S.G.: When we were in Seville in the southern part of Spain, some of the activists we were working with let us know about a little village that was maybe 50 kilometers away called Bollullos. I don’t know how many people, maybe 10,000, 20,000 people, live there. It’s this little village that was way out of the loop. The folks who were occupying what looked like a small housing development or condo development. The local politics seemed pretty right wing. The local city council supported the PP (Partido Popular), the right wing party that was in power nationally. So the local city council had zero sympathy and were not interested at all in what the occupiers were doing and were really upset with the occupiers. This particular group of occupiers were these working-class women, for the most part it was women.
They let themselves in and they brought their families into this space. What’s interesting about these places is the power and the plumbing was still connected because these were developments that were meant to be occupied.
The local city council, they cut the power, and that didn’t get the folks out. And then they cut the water and that still didn’t get the folks out. They were living in increasingly difficult situations. But the dignity of these folks – these young mothers were determined to give their children, their families, a life that was sort of a proper, middle-class kind of life.

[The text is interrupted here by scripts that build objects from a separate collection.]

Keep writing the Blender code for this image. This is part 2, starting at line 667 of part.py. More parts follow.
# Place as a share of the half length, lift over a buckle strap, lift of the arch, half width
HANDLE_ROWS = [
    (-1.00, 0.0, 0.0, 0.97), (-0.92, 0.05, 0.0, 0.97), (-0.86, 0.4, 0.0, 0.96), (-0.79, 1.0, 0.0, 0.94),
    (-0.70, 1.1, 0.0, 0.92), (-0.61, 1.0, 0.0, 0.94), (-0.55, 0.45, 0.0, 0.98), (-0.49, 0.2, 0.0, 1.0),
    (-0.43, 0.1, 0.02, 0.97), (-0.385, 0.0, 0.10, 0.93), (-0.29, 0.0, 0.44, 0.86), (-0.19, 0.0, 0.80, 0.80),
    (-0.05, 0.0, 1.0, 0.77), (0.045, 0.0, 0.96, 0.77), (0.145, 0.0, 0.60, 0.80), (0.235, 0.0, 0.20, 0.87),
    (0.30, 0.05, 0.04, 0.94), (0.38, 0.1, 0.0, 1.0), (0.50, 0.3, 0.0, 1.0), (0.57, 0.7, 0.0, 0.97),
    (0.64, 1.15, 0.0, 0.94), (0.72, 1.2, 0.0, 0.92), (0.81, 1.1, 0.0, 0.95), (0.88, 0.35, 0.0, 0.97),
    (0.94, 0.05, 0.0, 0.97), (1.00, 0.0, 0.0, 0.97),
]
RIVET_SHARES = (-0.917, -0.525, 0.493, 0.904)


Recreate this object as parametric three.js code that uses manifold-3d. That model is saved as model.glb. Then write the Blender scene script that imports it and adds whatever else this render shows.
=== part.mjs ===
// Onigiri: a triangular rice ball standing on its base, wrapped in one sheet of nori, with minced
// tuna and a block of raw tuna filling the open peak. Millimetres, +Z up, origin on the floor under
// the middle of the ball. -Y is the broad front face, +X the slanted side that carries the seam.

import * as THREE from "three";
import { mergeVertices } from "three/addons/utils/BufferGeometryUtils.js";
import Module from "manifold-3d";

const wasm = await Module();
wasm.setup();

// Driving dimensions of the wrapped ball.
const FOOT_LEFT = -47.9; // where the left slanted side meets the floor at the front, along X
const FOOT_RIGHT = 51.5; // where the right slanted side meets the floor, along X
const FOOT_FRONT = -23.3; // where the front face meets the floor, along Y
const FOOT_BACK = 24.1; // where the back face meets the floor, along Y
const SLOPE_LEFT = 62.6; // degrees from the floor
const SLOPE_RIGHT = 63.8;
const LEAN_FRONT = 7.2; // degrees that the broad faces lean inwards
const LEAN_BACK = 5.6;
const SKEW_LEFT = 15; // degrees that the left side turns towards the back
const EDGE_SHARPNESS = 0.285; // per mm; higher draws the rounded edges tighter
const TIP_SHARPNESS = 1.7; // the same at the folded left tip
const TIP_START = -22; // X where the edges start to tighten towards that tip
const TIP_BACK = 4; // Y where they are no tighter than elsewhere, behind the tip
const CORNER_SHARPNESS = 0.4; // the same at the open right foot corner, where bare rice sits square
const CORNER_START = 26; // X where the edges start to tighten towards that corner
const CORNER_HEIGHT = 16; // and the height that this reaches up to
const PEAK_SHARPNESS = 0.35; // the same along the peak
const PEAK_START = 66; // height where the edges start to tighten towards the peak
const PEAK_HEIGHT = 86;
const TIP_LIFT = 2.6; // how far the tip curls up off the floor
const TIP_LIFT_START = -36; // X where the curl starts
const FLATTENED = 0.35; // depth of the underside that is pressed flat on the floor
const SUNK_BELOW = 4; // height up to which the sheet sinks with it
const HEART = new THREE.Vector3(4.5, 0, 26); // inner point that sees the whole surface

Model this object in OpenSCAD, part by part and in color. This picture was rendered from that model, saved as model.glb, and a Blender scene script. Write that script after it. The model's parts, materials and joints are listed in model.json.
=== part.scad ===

They were keeping these abandoned, unoccupied buildings incredibly clean. They had adopted this place as their home and they really treated it like their home. No matter how bad the situation got, no matter what the city council threw at them, they were still determined to live as normal a life as they could.
They were interested in having us film them. At a certain point we said, “What do you want to do when we turn the cameras on? It’s totally up to you.” They said, “Why don’t you film us cleaning the house?” We just started filming them as they’re sweeping, tidying up the furniture and propping up the pillows on the beds. They wanted the world to see them as normal people, good mothers, good housekeepers living normal lives in this extraordinary situation. It was really moving. It was beautiful in this way.